The hard work paid off. Assassin's Creed 2 was a huge improvement over the original game and is still considered one of the best entries in the series overall.
“At that moment, we knew what Assassin’s Creed was,” said Guesdon.
In the years that followed, Ubisoft turned Assassin’s Creed into an annual franchise. It released sequel after sequel, each of which introduced new features. Some of these ended up appearing in multiple games (like the naval combat), while others were quickly abandoned after the first attempt (the tower defense sequences in Assassin's Creed: Revelations). The point, Guesdon emphasized, was to try new things to keep Assassin's Creed relevant.
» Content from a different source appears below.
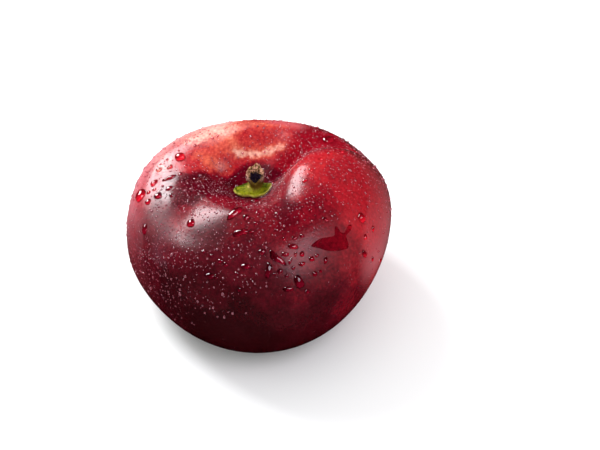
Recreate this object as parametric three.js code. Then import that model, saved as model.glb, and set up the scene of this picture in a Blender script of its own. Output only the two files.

That’s why, in 2010, Ubisoft established an ambitious transmedia strategy. Assassin's Creed-related stories could now be told in books, comics, and films. The team came up with a series bible with explicit rules so that other creators would know what they can or can’t do in their stories. According to internal marketing slides that Guesdon showed, the Canadian developer studied other successful franchises like Star Wars, James Bond, The Lord of the Rings, and Superman.
It all culminated in the 2016 film that starred Michael Fassbender and Marion Cotillard — it was a critical and commercial flop. However, the creative director noted that Assassin’s Creed did help increase awareness of the brand around the world, most notably in Asia.
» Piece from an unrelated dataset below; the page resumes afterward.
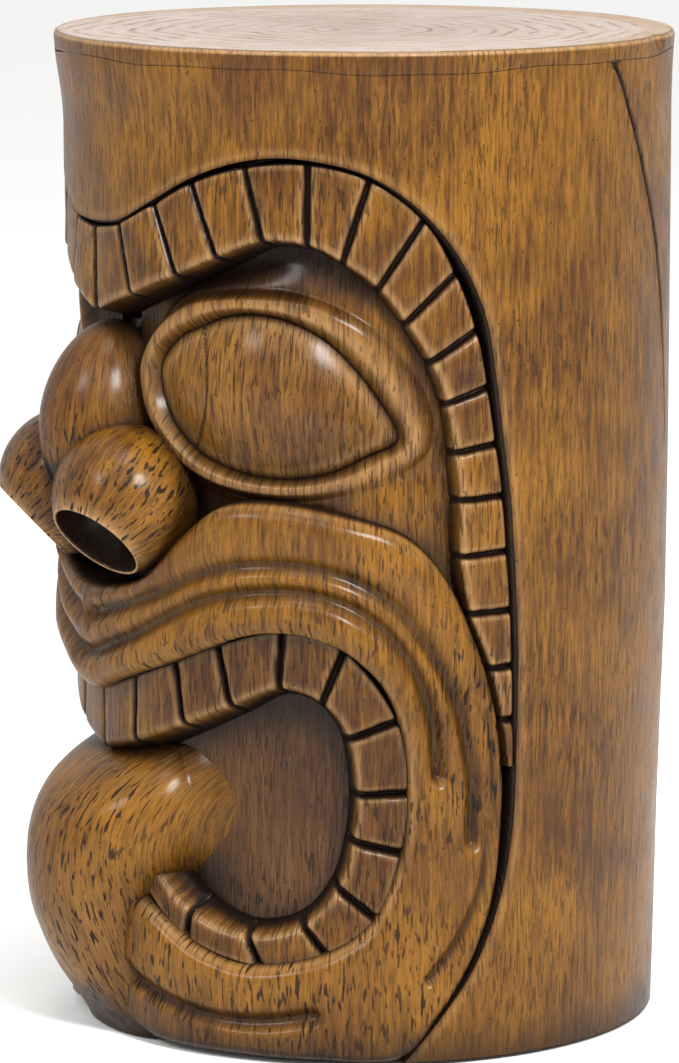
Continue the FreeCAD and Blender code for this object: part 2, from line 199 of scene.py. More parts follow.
@dataclass
class Skin:
    """A grid of points with what its material needs to know."""

    points: Array  # (nu, nv, 3) mm
    uv: Array  # (nu, nv, 2) mm, v along the grain
    dark: Array  # (nu, nv) 0 to 1, painted crevice dirt and painted shade
    wear_and_highlight: Array  # (nu, nv) 0 to 1, rubbed edges and painted highlights
    closed_u: bool = False
    closed_v: bool = False
    cap_ends: bool = False

    def build(self, name: str) -> bpy.types.Object:
        """Join neighbouring points into squares and put them in a mesh, in metres.

        Args:
            name: the object's name.

        Returns:
            The object, linked to the scene.
        """
        nu, nv = self.points.shape[:2]
        index = np.arange(nu * nv).reshape(nu, nv)
        i = np.arange(nu if self.closed_u else nu - 1)
        j = np.arange(nv if self.closed_v else nv - 1)
        a = index[np.ix_(i, j)]
        b = index[np.ix_((i + 1) % nu, j)]
        c = index[np.ix_((i + 1) % nu, (j + 1) % nv)]
        d = index[np.ix_(i, (j + 1) % nv)]
        faces = np.stack([a, b, c, d], -1).reshape(-1, 4).tolist()
        if self.cap_ends:
            faces += [index[0].tolist(), index[-1][::-1].tolist()]
        mesh = bpy.data.meshes.new(name)
        mesh.from_pydata((self.points.reshape(-1, 3) * METRES).tolist(), [], faces)
        corner = np.empty(len(mesh.loops), np.int32)
        mesh.loops.foreach_get("vertex_index", corner)
        layer = mesh.uv_layers.new(name="grain")
        layer.data.foreach_set("uv", (self.uv.reshape(-1, 2)[corner] * UV_SCALE).ravel())
        for word, values in (("dark", self.dark), ("wear_and_highlight", self.wear_and_highlight)):
            store = mesh.attributes.new(word, "FLOAT", "POINT")
            full = np.broadcast_to(np.clip(values, 0, 1), (nu, nv)).astype(np.float32)
            store.data.foreach_set("value", full.ravel())
        mesh.polygons.foreach_set("use_smooth", np.ones(len(mesh.polygons), bool))
        mesh.update()
        return show(name, mesh)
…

“Each product is [a standalone experience]. But as a collection, it makes the [intellectual property] bigger than the sum of its parts,” said Guesdon.
For the latest game, Assassin’s Creed: Origins, the developers knew that the series needed to change dramatically. But they wanted to do it without totally starting over. So they revamped the combat system and told a story about the beginning of the Assassin Brotherhood, making it easy for new players to jump onboard.
In a way, Ubisoft had been building up to Origin’s soft reboot for years. In Assassin's Creed: Revelations for example, the team killed off Desmond because he had, more or less, outlived his usefulness. He was vital for establishing the narrative in the early titles, but after five big adventures, Guesdon said his story was too “constricting.” Desmond represented just one of “potentially thousands” of stories in the Assassin's Creed universe, so it was time to let him go.
The studio had similar reasons for jettisoning Juno — the all-powerful being first introduced in Assassin's Creed: Brotherhood — to the comics. In a Q&A session that took place after Guesdon’s lecture, he explained that while hardcore fans wanted to know what Juno was up to, the rest of the audience didn’t really know or care about her. The team couldn’t justify using her as a major plot point in a new game. The only way they could “offer a sense of closure” was to tell the rest of her story somewhere else.
These and other changes over the last 10 years reveal a crucial factor about Assassin’s Creed’s ongoing success: It never stays in one place for long. Ubisoft and its many subsidiaries are constantly trying to reinvent the franchise with each new game, paving the way for even more merchandise and novelization tie-ins.
At the end of his talk, Guesdon gave one last piece of advice to the audience.
“Creation in general … is all about the Tai chi mentality. Be solid, know what you want to do. At the same time, be flexible so you’re able to adapt to opportunities and issues. And remain open so that you can work with others. who will help bring [new] solutions and ideas,” he said.